应用注意力机制的文档图像篡改与脱敏定位

doi:10.19665/j.issn1001-2400.20230105

摘要/Abstract

摘要：

诸如合同、证明文件和通知书等一些重要的文档材料,常常以电子图像格式被存储和传播。然而,由于包含关键的文字信息,此类图像往往容易被非法篡改利用,造成严重的社会影响和危害;与此同时,考虑到个人的隐私安全问题,人们往往也会对这类图像做脱除敏感信息处理。恶意篡改与脱敏均会给原始图像引入额外痕迹,但在动机上存在区别,且在操作方式上也存在一定差异。因此,有必要对二者进行区分,从而更准确地定位出篡改区域。针对这个问题,提出了一个卷积编解码网络,通过U形连接获取编码器多级特征,有效学习篡改和脱敏处理痕迹;同时,在解码网络引入多个挤压激励注意力机制模块,抑制图像内容,关注更微弱的处理痕迹,提高网络的检测能力。为了有效地辅助网络训练,构建了一个包含常见篡改操作和脱敏操作的文档图像取证数据集。实验结果表明,算法模型在此数据集上表现良好,在公开的篡改数据集上也有不错的性能,并优于对比算法。同时,所提的算法对几种常见的后处理操作具有较好的鲁棒性。

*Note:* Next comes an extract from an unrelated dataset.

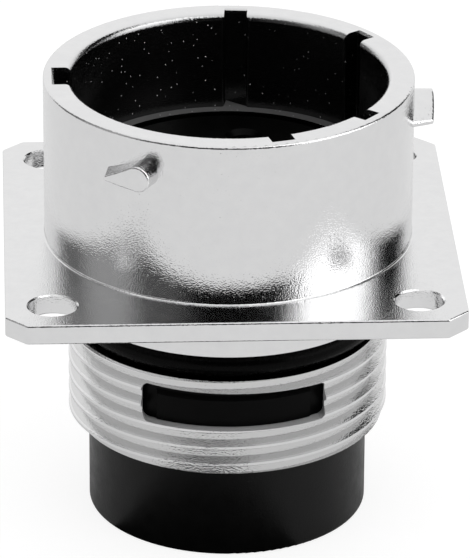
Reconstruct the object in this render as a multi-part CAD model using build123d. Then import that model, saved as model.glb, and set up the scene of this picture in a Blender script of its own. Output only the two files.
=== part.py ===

关键词: 文档图像, 篡改定位, 脱敏定位, U-Net, 挤压激励注意力机制

Abstract:

Some important documents such as contracts,certificates and notifications are often stored and disseminated in a digital format.However,due to the inclusion of key text information,such images are often easily illegally tampered with and used,causing serious social impact and harm.Meanwhile,taking personal privacy and security into account,people also tend to remove sensitive information from these digital documents.Malicious tampering and desensitization can both introduce extra traces to the original images,but there are differences in motivation and operations.Therefore,it is necessary to differentiate them to locate the tamper areas more accurately.To address this issue,we propose a convolutional encoder-decoder network,which has multi-level features of the encoder through U-Net connection,effectively learning tampering and desensitization traces.At the same time,several Squeeze-and-Excitation attention mechanism modules are introduced in the decoder to suppress image content and focus on weaker operation traces,to improve the detection ability of the network.To effectively assist network training,we build a document image forensics dataset containing common tampering and desensitization operations.Experimental results show that our model performs effectively both on this dataset and on the public tamper datasets,and outperforms comparison algorithms.At the same time,the proposed method is robust to several common post-processing operations.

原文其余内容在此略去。